I also had a strange dream about Jo Spayne last night. I was sitting outside Gareth ‘Gazzie’ Jones’ house working on a laptop underneath a willow tree, when Jo walked past and stopped for a chat. Within seconds he’d produced two guitars from under his coat and we were singing Frankie Goes To Hollywood songs to the neighbours.

I fear for the state of my subconscious by the end of the year…

2 Comments»

  Thing wrote @

Might be able to help with the Star Trek episode. I remember that they started repeating the whole run from the beginning at about this time, so it was probably a very early episode. I’d guess The Man Trap or Charlie X most likely, or possibly Where No Man Has Gone Before, or Mudd’s Women or The Enemy Within. I seem to recall that all of those were shown about this month, although they might have missed out Where No Man.

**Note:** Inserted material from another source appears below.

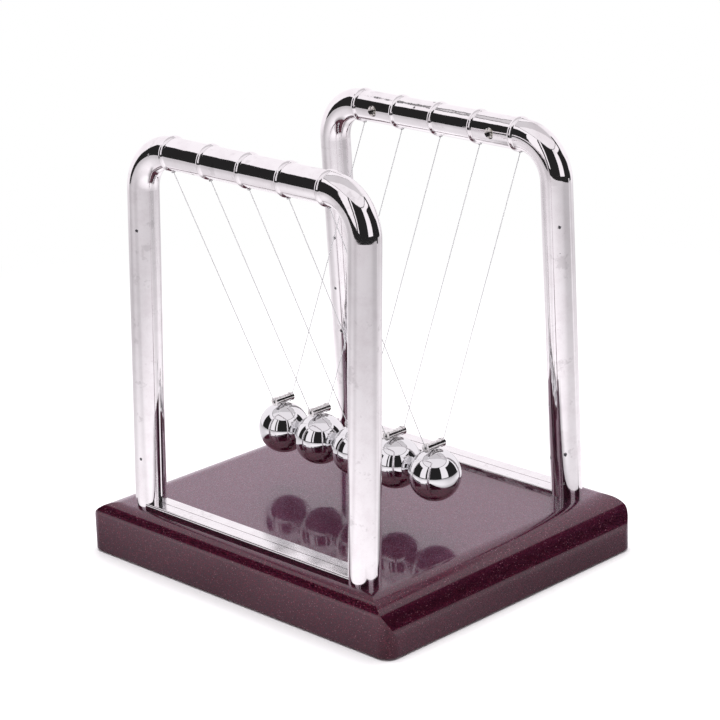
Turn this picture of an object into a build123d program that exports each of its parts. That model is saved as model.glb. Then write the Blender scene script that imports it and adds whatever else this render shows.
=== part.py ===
"""Newton's cradle: five steel balls hung on nylon lines between two chrome-plated frames on a hollow base.

Millimetres. +X runs along the row of balls, +Y from the near frame to the far frame, +Z up.
The origin is the middle of the underside, on the plane the rubber feet stand on.
The far frame is the near frame mirrored in the XZ plane.
"""

import os
from math import cos, radians, sin

from build123d import *

os.makedirs("parts", exist_ok=True)

# Balls, hangers and lines
ball_count = 5
ball_diameter = 18.0
ball_pitch = 18.05
ball_centre_height = 36.5
stem_radius = 0.9
stem_hole_radius = 0.95
stem_depth = 4.0
stem_hole_depth = 4.3
hanger_height = 10.5
hanger_length = 8.4
hanger_radius = 1.4
collar_radius = 1.55
collar_length = 1.3
hanger_bore_radius = 0.5
line_radius = 0.15
line_bore_radius = 0.2
line_bend_radius = 0.6
bead_radius = 0.45
bead_length = 1.0
bead_gap = 0.08

# Base
base_length = 143.5
base_width = 122.0
base_top = 19.0
base_bottom = 0.8
base_wall = 2.4
base_side_round = 5.0
base_end_round = 12.0
base_corner_round = 4.5
cover_thickness = 2.4
cover_gap = 0.15
foot_radius = 6.0
foot_height = 1.6
foot_spacing_x = 112.0
foot_spacing_y = 91.0

# Frames
tube_radius = 5.4
tube_wall = 1.6
post_spacing = 102.8
frame_offset = 49.9
frame_lean = 2.35
bar_height = 125.3
bend_radius = 14.0
foot_solid_height = 6.0
ring_bead_radius = 1.4
ring_rise = 0.6
seam_groove = 0.35
rail_width = 9.6
rail_height = 1.6
rail_edge_round = 0.5
rail_groove = 0.3
line_hole_radius = 0.4
knot_radius = 1.0
knot_gap = 0.05

# Pegs that stand the frames in the base
peg_radius = 3.5
peg_length = 9.0
socket_radius = 3.6
socket_floor = 3.0
boss_radius = 6.0

# Screws
post_screw_radius = 1.25
post_screw_hole_radius = 1.3
post_screw_clearance_radius = 1.5
post_screw_head_radius = 2.7
post_screw_head_height = 1.8
post_screw_reach = 7.0
cover_screw_spacing_x = 64.0
cover_screw_spacing_y = 60.0
cover_screw_length = 9.0
cover_screw_head_radius = 2.6
cover_screw_head_height = 1.4
cover_boss_radius = 3.6
frame_screw_radius = 0.85
frame_screw_hole_radius = 0.9
frame_screw_clearance_radius = 1.05
frame_screw_head_radius = 1.85
frame_screw_head_height = 1.1
frame_screw_recess_radius = 1.95
frame_screw_seat = 3.0
frame_screw_reach = 3.2
frame_boss_radius = 2.6
drive_slot_width = 0.5
drive_slot_depth = 0.6

foot_cut_allowance = 2.5
foot_pocket_gap = 0.05
foot_chamfer = 0.4
countersink_gap = 0.05
drive_slot_reach = 1.7
screw_end_gap = 0.3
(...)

I do remember watching What Are Little Girls Made Of in August that year, Shore Leave around Autumn, and City At The Edge OF Forever was shown about a week before Christmas. Squire Of Gothos and Catspaw were both shown in January 1985. I suspect the order they showed them in may have been a bit casual. Hope that helps.

  bobfischer wrote @

Thing, you’re amazing! Thanks for that. This is the first time I’ve mentioned watching Star Trek in my diary, so yeah – it’s unlikely it had been shown too many times before this (in 1984, anyway – they’d probably reached the end of the run late in 1983 and then just gone back to the start!)

BBC2’s five-year mission seemed to be to show all of Star Trek at 6.40pm on Tuesday nights, bless them. Where no man had gone before, unless they’d tuned a few years earlier and seen exactly the same episodes in exactly the same order.